Un combat avant tout économique
L’Asroc compte une dizaine d’entreprises dont: SCR Maya et Cie ; Azur S.A ; SCS Rafca ; Sodecoton; SPFS; CCO SA; Sitron.
Ces dernières, d’après les explications qui ont été apportées aux médias jeudi à Yaoundé, font face à une situation dommageable pour leur survie. «Quatre entreprises viennent de fermer pour méventes», a révélé Jacquis Kemleu Tchabgou, sans donner plus de détail. Pamol à Douala a 2500 tonnes d’huile de palme qui n’ont pas trouvé de preneur, a-t-il renchérit ; ajoutant que la Socapalm n’a «quasiment pas fait de ventes ce mois».

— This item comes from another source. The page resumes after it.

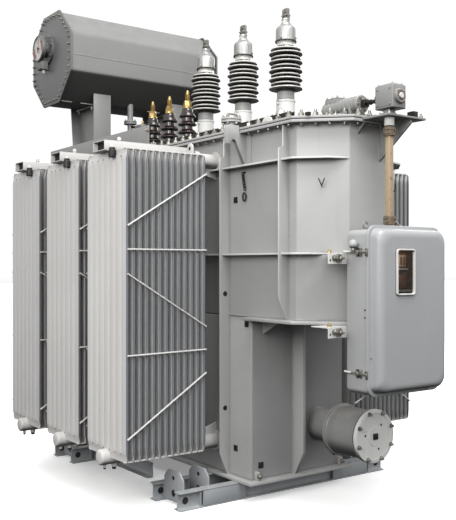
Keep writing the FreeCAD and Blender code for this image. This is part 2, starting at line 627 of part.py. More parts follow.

La cause de cette mauvaise santé réside de manière implicite pour l’Asroc dans l’importation massive des huiles végétales, qui feraient preuve de dumping et de concurrence déloyale. Il aurait déjà été validé à cet effet, selon les informations du SG de l’Asroc, l’importation de «300 containers» pour cette année. Toutes choses dont il dit avoir pris connaissance sur le tard, indexant ici à nouveau la direction générale des douanes.
Si l’Association des raffineurs et l’Anor ont du mal à parler d’une même voix, l’Asroc compte tout de même sur le lancement d’un contrôle de l’Agence des normes sur les huiles végétales commercialisées au Cameroun pour tirer le bon grain de l’ivraie. Cette opération a été décidée à l’issue d’un séminaire tenu les 07 et 08 avril dernier à Ebolowa, et qui a vu la présence des ministères du Commerce, de l’Industrie, des Mines et du Développement technologique, de la Santé publique; de la Société générale de surveillance, de l’Asroc, des importateurs, et des représentants de l’Anor. Les produits hors normes recensés dans le cadre du contrôle de l’Anor seront retirés des circuits de distribution, détruits ou recyclés.